Le processus de décision
Sujet délicat. La manière dont les décisions sont prises révèlent le niveau de maturité de l’organisation. Laurent Habart: «Dans un grand nombre d’entreprises, les décisions restent entre les mains de la direction. Dès 10’000 euros, c’est le comité de direction qui décide seul. Si vous voulez travailler entre adultes, il ne faut pas traiter les gens comme des enfants.» Un exemple? «Un centre de recherche britannique dispose d’un million d’euros par année à investir dans de l’innovation. Ils ont décidé d’allouer 10’000 euros à chaque jeune collaborateur pour qu’ils puissent les miser sur des projets. Le processus est clairement établi et n’est pas Top Down. Ce système permet aussi aux plus jeunes d’influencer les décisions qui les impacteront.»
Ecosystème digital
Les outils technologiques viennent après le facteur humain, mais sont une pièce incontournable du puzzle.
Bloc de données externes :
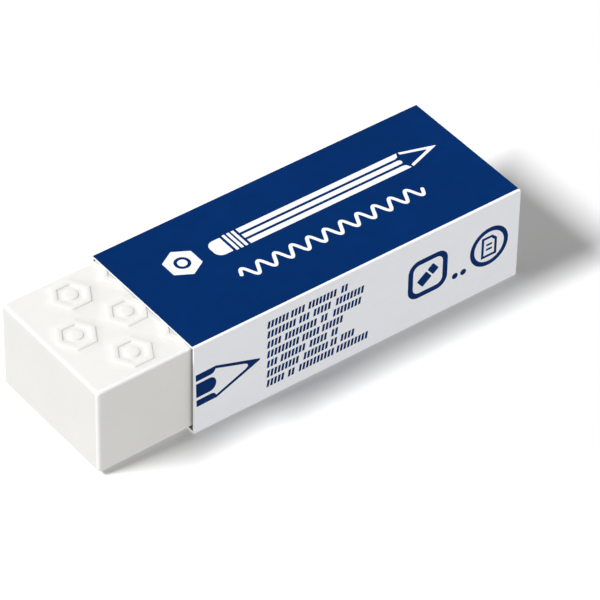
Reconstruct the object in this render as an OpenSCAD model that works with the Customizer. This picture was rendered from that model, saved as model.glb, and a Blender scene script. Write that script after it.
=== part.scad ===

Dans son livre, Laurent Habart conseille d’identifier dans un premier temps les outils déjà utilisés. Inutile d’imposer de nouvelles technologies si les habitudes sont déjà prises. Dans cet écosystème digital, on retrouve pêle-mêle les visioconférences, les tableaux blancs numériques, les outils de partage de documents (Google Drive) mais aussi le partage d’écran et les messageries. L’entreprise libérée Buurtzorg a construit son succès autour d’un intranet interne, créé sur mesure par un des associés, et qui est devenu une mine d’informations et d’échanges de bonnes pratiques pour les collaborateurs.
Laurent Habart
est consultant, spécialiste de l'entreprise apprenante.
Etienne Collignon
est enseignant-chercheur en apprenante. Il a notamment travaillé pendant 25 ans chez Solvay comme leader de projets collaboratifs.